As a mom or dad, isn’t it your job to help your children? Shouldn’t you be on the front lines with them, facing any problem they face right alongside them? What if they developed any other disease—cancer, for instance? You’d swoop in and do as much as you possibly could to make sure that they could focus on healing. Why is addiction different? One of the key aspects of addiction that makes it different from many other chronic and debilitating diseases is that certain attitudes, thought patterns and behaviors are symptoms of addiction. Lying, denial and manipulative behavior are all common in individuals struggling with addictions. People with addictions are not immoral or bad people because they engage in these behaviors, but it is important for the people close to them to understand that these behaviors are part of the addiction. Enabling is helping too much, and many parents of young adults struggling with addictions fall into this trap. Enabling looks like being a good parent at first: helping with the rent money, use of your car, or perhaps giving your son or daughter rides to work or school. As an addiction progresses, things get worse. Maybe your son or daughter has gotten into trouble with the law—a DWI or a bar fight, perhaps shoplifting to sell stolen goods for cash to buy drugs, or maybe just a possession charge—and you do everything you can to reduce the impact on your child, from helping to hire a lawyer to bailing him or her out after an arrest. Enabling means you are stepping in between your child and the consequences of his or her actions. By doing so, you absorb some of the impact of his or her actions. And this is a problem. It might sound like exactly the right thing to do and it might feel necessary. You may feel shame or guilt if you even think about not helping your child. But the confounding thing about addiction is that if you get in the way of the addict or alcoholic experiencing the impact of his or her actions, you make things worse. You’re feeding the monster, so to speak, and the monster will grow.

So What Can You Do?

  • Be honest. Don’t make excuses for refusing to provide money or saying no to borrowing the car. Stick to your guns, be kind and speak the truth.
  • Know what you know. Don’t get confused by the smokescreen of lies, excuses, stories or manipulation.
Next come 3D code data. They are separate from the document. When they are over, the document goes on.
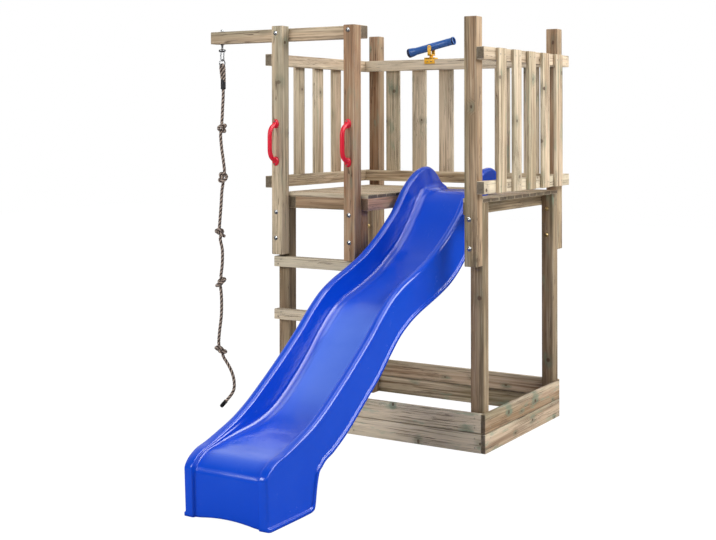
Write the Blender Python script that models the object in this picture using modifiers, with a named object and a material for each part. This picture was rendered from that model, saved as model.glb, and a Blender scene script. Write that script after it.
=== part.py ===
"""Wooden play tower with a wavy slide, a knotted climbing rope, a ladder, a sandbox and a toy telescope.

Metres, +Z up. X runs along the front from the ladder to the slide, Y from the slide's foot to the back.
Sizes are written from the front left corner of the legs, and one empty moves the whole tower so that
the origin lies on the ground under the middle of its box.
"""

import math

import bmesh
import bpy
import numpy as np
from mathutils import Matrix, Vector

# Clearance between two pieces that touch
SEAT = 0.0003

# The turns along the bend of a U-shaped wire or rope
HALF_TURN = [math.pi * step / 8 for step in range(9)]

# Frame timber
POST = 0.070
FRAME_DEPTH = 0.9876
MIDDLE_LEG_X = 0.4746
DECK_TOP = 1.297
DECK_THICKNESS = 0.020
DECK_BOARDS = 10
DECK_GROOVE_WIDTH = 0.005
DECK_GROOVE_DEPTH = 0.014
RECESS_BOARDS = 5
JOIST_THICKNESS = 0.043
JOIST_HEIGHT = 0.065
UPPER_POST_LAP = 0.323
UPPER_POST_RISE = 0.933
MIDDLE_POST_DROP = 0.012
EDGE_CHAMFER = 0.004
BOARD_CHAMFER = 0.003

# Ladder rungs, counted down from the one under the posts
RUNG_COUNT = 3
LOWEST_RUNG_TOP = 0.3514
RUNG_THICKNESS = 0.045
RUNG_HEIGHT = 0.058
RUNG_OVERHANG = 0.003

# Fences
RAIL_THICKNESS = 0.043
RAIL_HEIGHT = 0.065
LOWER_RAIL_GAP = 0.028
RAIL_SPACING = 0.684
SLAT_WIDTH = 0.095
SLAT_THICKNESS = 0.018
SLAT_COUNT_SIDE = 5
SLAT_COUNT_BACK = 6
LEFT_FENCE_GAPS = (0.0325, 0.060)
RIGHT_FENCE_GAPS = (0.068, 0.068)
BACK_FENCE_GAPS = (0.0535, 0.0485)

# Sandbox
SANDBOX_BOARD_HEIGHT = 0.0985
SANDBOX_BOARD_THICKNESS = 0.026
SANDBOX_SEAM = 0.004
SANDBOX_SIDE_LENGTH = 0.976

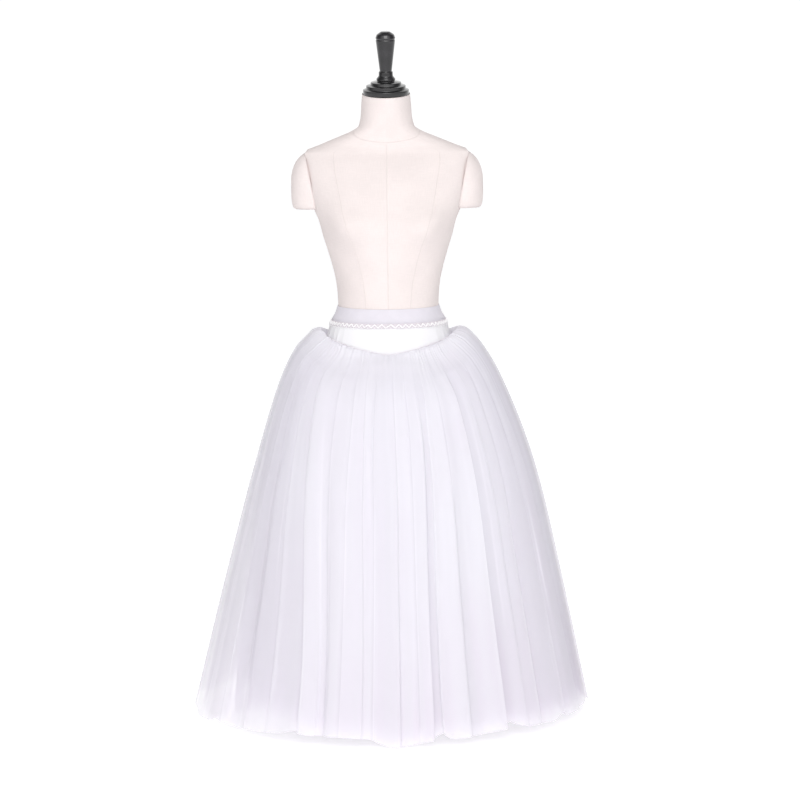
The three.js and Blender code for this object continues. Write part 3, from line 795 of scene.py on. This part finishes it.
def body_point(angle, z, out):
    """Points of the torso, moved out from its surface by some distance."""
    angle, z = np.broadcast_arrays(np.asarray(angle, float), np.asarray(z, float))
    half, front, back, power = (smooth_column(z, BODY["z"], BODY[name]) for name in BODY_COLUMNS[1:])
    x, y = ring_xy(angle, half + out, front + out, back + out, power)
    turned = (angle + 180) % 360 - 180
    for side in (-1, 1):
        swell = BUST["out"] * bell((turned - side * BUST["angle"]) / BUST["spread"]) * bell(
            (z - BUST["z"]) / BUST["spreadZ"])
        x = x + swell * np.sin(np.radians(turned)) * BUST["sideways"]
        y = y - swell
    limit = np.where(z >= ARM_PLATE["lowZ"], plate_x(np.minimum(z, ARM_PLATE["highZ"])), 1000)
    x = np.clip(x, -limit, limit)
    lean = np.maximum(0, z - NECK_LEAN_FROM_Z) / (NECK_TOP["z"] - NECK_LEAN_FROM_Z)
    return np.stack([x, y, z + lean * (y - NECK_TOP["y"]) * math.tan(math.radians(NECK_LEAN_DEG))], axis=-1)


def seam_groove(offset, width):
    """A sewn seam: a narrow groove with a soft swell on each side."""
    return 0.35 * bell((np.abs(offset) - 2.6 * width) / (1.5 * width)) - bell(offset / width)


def torso_columns():
    """Places round an even ring, closer together at the upright seams."""
    at_axis = np.array([0, 0.043, 0.1, 0.18, 0.3, 0.47, 0.74, 1.1, 1.6])
    between = np.array([0, 0.14, 0.29, 0.48, 0.72, 1.05, 1.5, 2.1])
    fine = []
    for start in SEAM_STARTS[:-1]:
        near = at_axis if start % 90 == 0 else between
        fine.append((start + np.concatenate([-near, near[1:]])) % 360)
    fine = np.concatenate(fine)
    even = np.arange(0, 360, 2.5)
    even = even[[np.abs(apart(place, fine)).min() > 0.8 for place in even]]
    return np.unique(np.concatenate([fine, even]))


def torso_angle(u, z):
    """The angle on the torso of a place on the even ring: the princess seams lean with height."""
    front = np.interp(z, PRINCESS_HEIGHTS, PRINCESS_FRONT)
    back = np.interp(z, PRINCESS_HEIGHTS, PRINCESS_BACK)
    stops = [0, front, 90, 180 - back, 180, 180 + back, 270, 360 - front, 360]
    return np.interp(u, SEAM_STARTS, stops)


def add_torso(linen, seam_depth):
    near = np.array([-4.5, -3, -2, -1.3, -0.8, -0.4, 0, 0.4, 0.8, 1.3, 2, 3, 4.5])
    seam_level = NECK_SEAM["level"]
    even = np.concatenate([BODY["z"], np.arange(632, 1389, 6.5)])
    even = even[np.abs(even - seam_level) > 5.5]
    levels = np.unique(np.concatenate([even, seam_level + near]))
    columns = torso_columns()
    _, level = np.meshgrid(columns, levels)
    a = np.array([torso_angle(columns, z) for z in levels])
    seam_z = ring_height(a, NECK_SEAM, NECK_SEAM_TURN)
    held = ease(SHOULDER_Z, seam_level, level) * (1 - ease(seam_level, NECK_LEAN_FROM_Z, level))
    z = level + (seam_z - seam_level) * held
    smooth = body_point(a, z, 0)
    step = np.linalg.norm(np.roll(smooth, -1, axis=1) - smooth, axis=-1)
    girth = step.sum(axis=1, keepdims=True)
    along = np.cumsum(step, axis=1) - step

    # line marks where the seams run; the linen is darkened there as painted shade in the grooves
    out, line = np.zeros_like(a), np.zeros_like(a)
    below_neck = 1 - ease(seam_level - 8, seam_level - 1, level)
    for start in SEAM_STARTS[:-1]:
        princess = start % 90 != 0
        life = below_neck * (1 - ease(SHOULDER_Z, SHOULDER_Z + 13, z)) if princess else below_neck
        offset = along - along[:, [np.searchsorted(columns, start)]]
        offset = (offset + girth / 2) % girth - girth / 2
        out += seam_depth * life * seam_groove(offset, 0.6)
        line += life * bell(offset / 0.7)
    out += seam_depth * seam_groove(level - seam_level, 0.7)
    line += bell((level - seam_level) / 0.8)
    points = body_point(a, z, out)
    piece = add_mesh("form_torso_cover", points, lidded_faces(*a.shape, outward=False), linen)
    add_uv(piece, a / 360 * CLOTH_ROUND["torso"], z * MM)
    add_share(piece, "seam_line", np.minimum(line, 1))
    settle(piece, "linen", "form_torso")


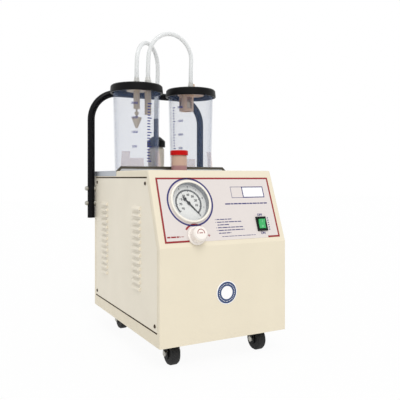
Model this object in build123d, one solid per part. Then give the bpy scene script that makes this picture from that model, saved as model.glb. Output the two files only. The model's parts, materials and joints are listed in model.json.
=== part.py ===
"""Portable vacuum aspirator on castors, as an assembly of separate pieces.

Millimetres. The origin is on the floor, under the middle of the overall box.
+X is the operator's right, the front faces -Y and +Z is up.
"""

import math
import os

from build123d import *

# Cabinet of bent sheet steel
CABINET_WIDTH = 305.0
CABINET_DEPTH = 435.0
CABINET_TOP = 403.0
SKIRT_BOTTOM = 50.0
SLOPE_FOOT = 247.0
SLOPE_RUN = 60.0
SHEET = 1.5
BEND_RADIUS = 3.0
FIT = 0.3

# Side covers with pressed louvres, and the rear panel
COVER_BOTTOM = 79.0
COVER_TOP = 386.0
COVER_FRONT_STRIP = 13.0
COVER_REAR_STRIP = 15.0
COVER_GAP = 1.2
LEDGE_WIDTH = 12.0
LEDGE_WELD = 3.5
LOUVRE_WIDTH = 45.0
LOUVRE_PITCH = 14.3
LOUVRE_HEIGHT = 9.0
LOUVRE_PROUD = 4.5
LOUVRE_COUNT = 13
LOUVRE_FIRST = 146.0
LOUVRE_COLUMNS = (124.0, 345.0)
COVER_SCREW_INSET = 11.0
REAR_PANEL_STRIP = 18.0
SCREW_RADIUS = 2.0
SCREW_HEAD_RADIUS = 4.0
SCREW_HEAD = 2.2
SCREW_LENGTH = 8.0

# Base plate and castors
BASE_TOP = 72.0
BASE_SHEET = 2.0
BASE_FLANGE = 14.0
CASTOR_INSET = 47.0
CASTOR_FRONT = 58.0
CASTOR_REAR = 360.0
CASTOR_TRAIL = 12.0
CASTOR_PLATE = 56.0
CASTOR_PLATE_SHEET = 2.5
CASTOR_NECK = 6.0
RACE_RADIUS = 15.0
CROWN_RADIUS = 17.0
CROWN_SHEET = 3.0
AXLE_BOSS = 11.0
AXLE_NUT_RADIUS = 6.5
AXLE_NUT = 4.0
WHEEL_RADIUS = 25.0
WHEEL_WIDTH = 20.0
WHEEL_HUB_WIDTH = 22.0
KINGPIN_RADIUS = 5.0
AXLE_RADIUS = 4.0
FORK_SHEET = 2.5
RUNNING_FIT = 0.05

# Push handle of round tube
HANDLE_TUBE_RADIUS = 9.5
HANDLE_WALL = 1.5
HANDLE_STANDOFF = 2.0
HANDLE_FROM_BACK = 7.5
HANDLE_LOWER_END = 281.0
HANDLE_TOP = 617.0
HANDLE_BEND = 75.0
HANDLE_BOLT_HEIGHTS = (320.0, 359.0)
HANDLE_BOLT_RADIUS = 3.0
DOME_NUT_RADIUS = 6.0
DOME_NUT_HEIGHT = 8.0

# Control panel on the slope: u from the left edge, v up the slope from its foot
PANEL_LEFT = 13.0
PANEL_RIGHT = 292.0
PANEL_LOW = 10.0
PANEL_HIGH = 150.0
PANEL_SHEET = 0.6
GAUGE_U = 84.4
GAUGE_V = 95.8
GAUGE_CASE_RADIUS = 45.0
GAUGE_CASE_DEPTH = 38.0
GAUGE_WALL = 1.5
BEZEL_LAP = 3.0
BEZEL_HEIGHT = 9.0
BEZEL_LEDGE = 3.5
LENS_THICKNESS = 2.0
POINTER_REST = -50.0
KNOB_U = 84.0
KNOB_V = 22.0
KNOB_RADIUS = 19.5
KNOB_HEIGHT = 24.0
KNOB_FLUTES = 10
SPINDLE_RADIUS = 3.0
VALVE_DEPTH = 34.0
VALVE_RADIUS = 13.0
SWITCH_U = 250.0
SWITCH_V = 41.0
SWITCH_WIDTH = 26.0
SWITCH_HEIGHT = 32.0
SWITCH_BEZEL = 3.0
SWITCH_RIM = 3.2
SWITCH_BODY_DEPTH = 22.0
SWITCH_WELL_DEPTH = 9.0
ROCKER_TILT = 10.0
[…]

You don’t need to argue or convince your child, but don’t get blown off course by their disease process. Trust yourself and know what you know.
  • Don’t equate love with saying yes. Your child will likely accuse you of not loving him or her, but stay true to what you know: that you love your child and you refuse to help him or her succumb to this disease.
  • Offer to help him or her connect with local self-help, 12-step, or treatment programs. Treatment works, and getting connected with a good program will help your child more than any money or other favor they might ask of you.
  • Be kind to yourself. You didn’t cause this problem and you can’t fix it. Let yourself off the hook and stay positive. Get help if you need it. And reach out to others who have walked in your shoes through self-help groups, treatment groups or the Internet.